Zerodha co-founder Nithin Kamath on Wednesday appreciated the government’s move to ease the approval process for merging a company, particularly a start-up, incorporated outside the country with its wholly-owned Indian arm.
The Ministry of Corporate Affairs announced in a notification on Tuesday that any merger between a foreign holding company incorporated outside India and its wholly owned subsidiary incorporated in India will now require prior approval from the Reserve Bank of India (RBI).
With the latest move, the government has scrapped the need for time-consuming clearance from the National Company Law Tribunal (NCLT). According to industry experts, the requirement for the Indian subsidiaries to seek NCLT approval has been delaying the mergers.
The new regulations aim to promote ‘reverse flipping’ by quickening the approval process. Reverse flipping means a startup registered outside the country moves its headquarters back to India, usually to take advantage of the local regulatory or investment environment.
Kamath highlighted the growing Indian stock market, the rising number of investors, and companies with market capitalisations over $1 billion.
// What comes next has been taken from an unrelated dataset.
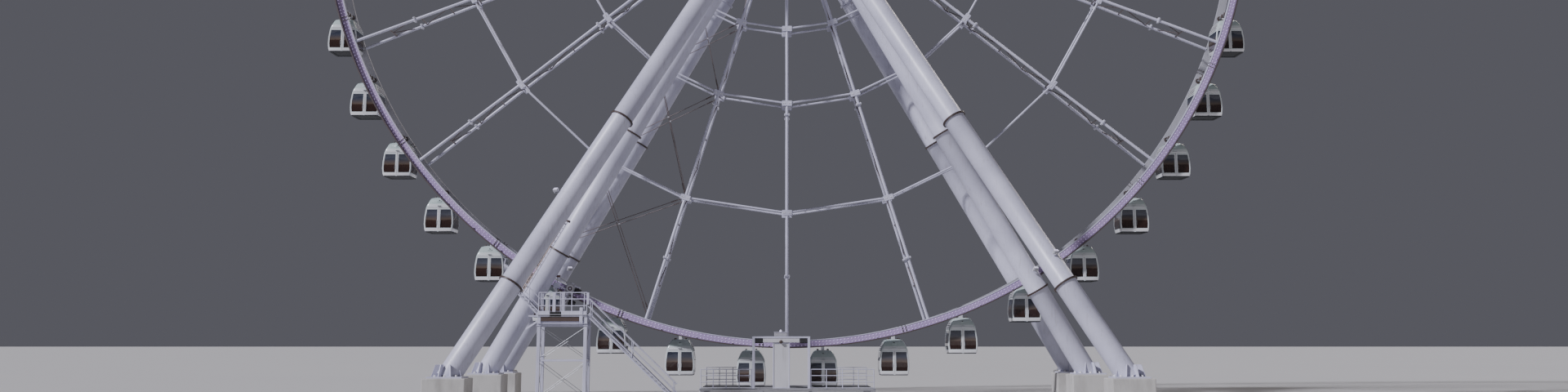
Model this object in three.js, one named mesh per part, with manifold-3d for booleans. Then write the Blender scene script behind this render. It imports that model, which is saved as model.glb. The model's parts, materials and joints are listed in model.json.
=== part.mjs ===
// Observation wheel with 42 closed cabins, modelled at 1:2 of its real size.
// Millimetres, +Z up. The origin is on the ground under the hub, X runs across
// the wheel and Y runs along its axle. The boarding side looks towards -Y.

import * as THREE from 'three';
import { mergeVertices } from 'three/addons/utils/BufferGeometryUtils.js';
import Module from 'manifold-3d';

const wasm = await Module();
wasm.setup();

// M is the length of one real metre in this 1:2 model, in millimetres.
const M = 500;
const GAP = 0.3;

// The wheel.
const HUB_HEIGHT = 31.5 * M;
const SPOKES = 21;
const CABINS = 2 * SPOKES;
const SPOKE_PITCH = (2 * Math.PI) / SPOKES;
const RIM_RADIUS = 28.3 * M;
const RIM_DEPTH = 0.45 * M;
const RIM_WIDTH = 0.24 * M;
const RIM_OFFSET = 1.26 * M;
const RIM_SIDES = 84;
const RIM_INSIDE = RIM_OFFSET - RIM_WIDTH / 2;

// A running rail for the drive tyres stands forward from the front rim's outer edge.
const RAIL_PLATE = 0.065 * M;
const RAIL_REACH = 0.25 * M;

// The hub and the axle.
const AXLE_RADIUS = 0.55 * M;
const AXLE_SIDES = 24;
const AXLE_END = 3.3 * M;
const HEAD_RADIUS = 1.05 * M;
const HEAD_INNER = 1.75 * M;
const HEAD_OUTER = 3.25 * M;
const HUB_BARREL = 0.95 * M;
const HUB_END = 1.25 * M;
const HUB_FLANGE = 1.9 * M;
const HUB_FLANGE_INNER = 0.68 * M;
const HUB_FLANGE_OUTER = 1.08 * M;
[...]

“The number of companies with a market cap >$1 billion is at an all-time high. Along with this, the allocation of Indian households' investments in the stock market has also increased substantially,” Kamath wrote on X.
“There are now 10 crore unique investors, compared to 3 crore in 2020. Thanks to the bull market and the ease of going public, there's a 'ghar-wapsi' of Indian companies incorporated outside.
To add to this, the Ministry of Corporate Affairs (MCA) formally opened the doors of 'reverse flipping' or coming home to India yesterday,” he added.
Kamath also stated that Indian firms face challenges outside the country and advocated for more businesses to be located in India.
“Three years ago, I shared the problem of Indian companies building for India but incorporating outside the country. Now, things are the other way around. How the tables turn! What we need now are more Indian businesses, located in India, building products and services for the global market,” Kamath wrote on X.
Lastly, Kamath referred to a report by Mario Draghi, the former president of the European Central Bank, which stated that around 30 per cent of unicorns in Europe relocated their headquarters.
“By the way, here’s a relevant tidbit from the recent report by Mario Draghi: between 2008 and 2021, close to 30% of unicorns founded in Europe relocated their headquarters abroad, with the vast majority to the US,” Kamath wrote in his post.